Preheat oven to broil. Place a baking rack inside baking sheet.
In a large baking dish or shallow bowl, add flour and season with salt and pepper. In a separate baking dish or shallow bowl, add the eggs and milk, and whisk to combine. In a separate baking dish or shallow bowl, add the breadcrumbs and Parmesan cheese, season with salt and pepper, and mix to combine.
Season the chicken thighs on both sides with salt and pepper. Dredge chicken thighs first in the flour, shaking off any excess. Then dip in the egg mixture and dredge in breadcrumb mixture, shaking off any excess.
In a large sauté pan, add 1 inch of olive oil and place over medium-high heat to a temperature of 350ºF. Working in batches, add chicken and cook until golden brown and crisp on both sides, 3-4 minutes per side. Remove to prepared baking rack.
Top each piece of chicken with a spoonful of Marinara sauce and 2 pieces of provolone.
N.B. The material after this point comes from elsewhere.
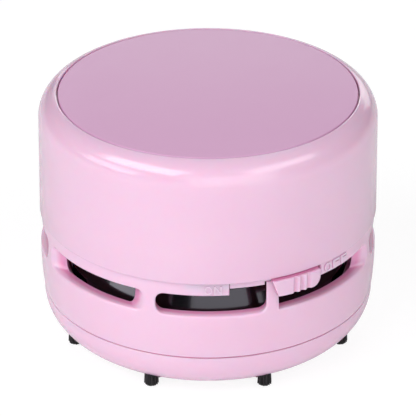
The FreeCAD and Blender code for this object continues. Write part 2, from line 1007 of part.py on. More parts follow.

Place under the broiler to melt the cheese and warm through, about 2-3 minutes.
On the toasted hero roll, add a couple spoonful’s of Marinara sauce. Add a piece of chicken and a sprinkle of Parmesan, slice in half and serve.
– Use eggplant instead of chicken!
– Use the breadcrumb mixture for any chicken cutlet recipe!